» PROVIDED ENTRIES
*****

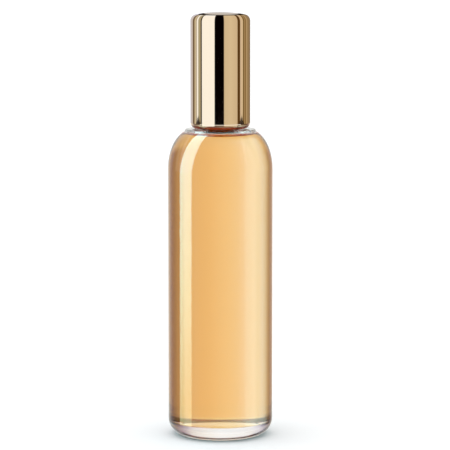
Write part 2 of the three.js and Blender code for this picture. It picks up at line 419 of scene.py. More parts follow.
outer = []
outer += [(0.0, 0.95), (4.0, 0.93), (7.4, 0.82)]
outer += [(8.8, 0.66), (9.6, 0.42), (10.1, 0.18), (10.4, 0.05), (10.6, 0.005), (10.75, 0.0)]
outer += [(12.0, 0.0)]
outer += arc(FOOT_OUT_R, HEEL, HEEL, HEEL, -90, 0, 26)[0:]
outer += [(BODY_R, HEEL + 0.15), (BODY_R, 52.0), (BODY_R, SH_Z - 0.15)]
dome = [q for q in arc(SH_R, SH_Z, BODY_R - SH_R, SH_H, 0, 90, 60) if q[0] > STEP_R + 0.45]
outer += dome
# low step that carries the flat top of the shoulder
outer += rounded([dome[-1], (STEP_R + 0.25, 112.62, 0.25), (STEP_R - 0.12, 113.52, 0.45), (12.1, PLATEAU_Z, 0.8),
                  (9.3, PLATEAU_Z + 0.1)], closed=False)[1:-1]
neck = rounded([(9.6, PLATEAU_Z + 0.09), (9.3, PLATEAU_Z + 0.1), (7.3, 114.4, 1.2), (6.5, 117.2, 2.0), (6.5, 124.3, 0.35),
                (7.5, 125.3, 0.35), (7.5, 128.0, 0.55), (4.95, 128.0, 0.35), (4.95, 115.2)], closed=False)
outer += neck[1:-1]
wet_from = None
inner = [(4.95, 115.2)] + arc(8.7, 115.2, 3.75, 2.5, 180, 270, 14)[1:]
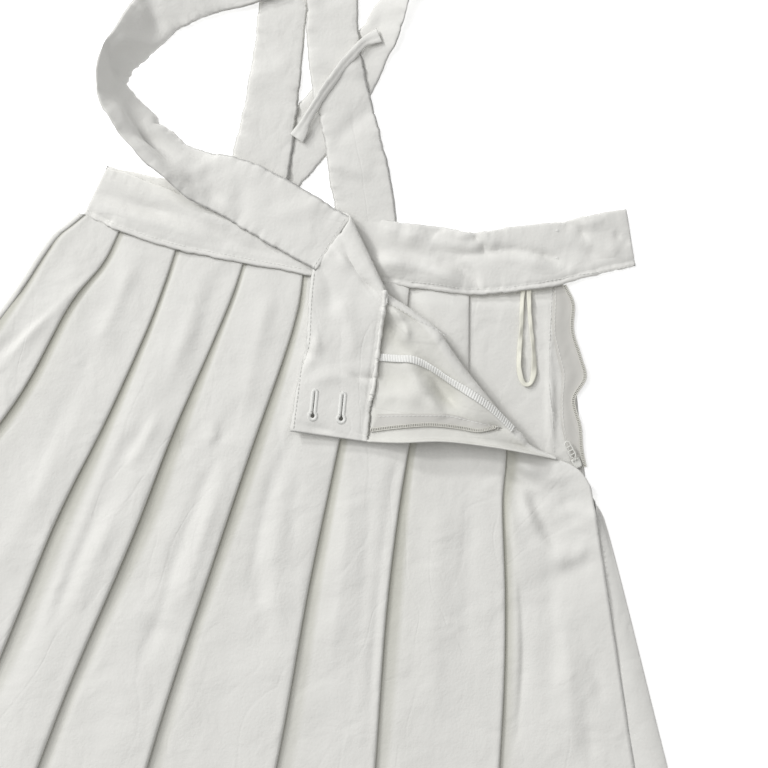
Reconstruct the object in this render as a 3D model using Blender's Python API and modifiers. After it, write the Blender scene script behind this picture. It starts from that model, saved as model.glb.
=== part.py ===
"""Suspender skirt, laid flat with its front up.

A knife pleated skirt with a waistband and two straps. The zip at the right
side is open, and the corner of the front beside it is turned over, so that
it shows its inside. Lengths in the tables are millimetres in the frame of
the garment: x to the right, y from the hem to the straps, z up from the
surface. The front's waist seam crosses x = 0 close to y = 0.
"""

import math

import bmesh
import bpy
import numpy as np

MM = 0.001
ORIGIN_X = 14.5              # middle of the laid garment, in its own frame
ORIGIN_Y = -52.3

# Cloth
WALL = 1.0                   # skirt cloth
BAND_WALL = 2.0              # folded waistband with its seam allowance
STRAP_WALL = 1.6             # folded strap
TAPE_WALL = 0.7
SEAM = 0.3                   # space between pieces that are sewn together

# Skirt
SKIRT_LENGTH = 545.0         # waist seam to hem along a pleat
FAN_X = 22.4                 # the pleat lines meet here, above the waist
FAN_Y = 434.0
FOLD_NOSE = 0.7              # how far a pressed edge stands out from its layers
LAYER = 1.5                  # height from one layer of a pleat to the next
LOW = 0.5                    # middle of the lowest layer above its base
MIDDLE = LOW + LAYER
TOP = MIDDLE + LAYER
FRONT_BASE = 4.3             # the front lies on the back's three layers
PUFF = 2.4                   # the pleats stand up most halfway down

# Waist seam of the front up to the turned corner
WAIST = (
    # x, y
    (-168.4, 6.2),
    (-138.9, -0.8),
    (-99.8, -5.0),
    (-49.8, -4.7),
    (-6.0, -3.4),
    (30.0, -4.4),
    (46.9, -7.5),
)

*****

» WHAT YOU WILL DO
Which lines in the records above contain the string "picture"? Copy each one.

» EXERCISE ANSWER
Write part 2 of the three.js and Blender code for this picture. It picks up at line 419 of scene.py. More parts follow.
Reconstruct the object in this render as a 3D model using Blender's Python API and modifiers. After it, write the Blender scene script behind this picture. It starts from that model, saved as model.glb.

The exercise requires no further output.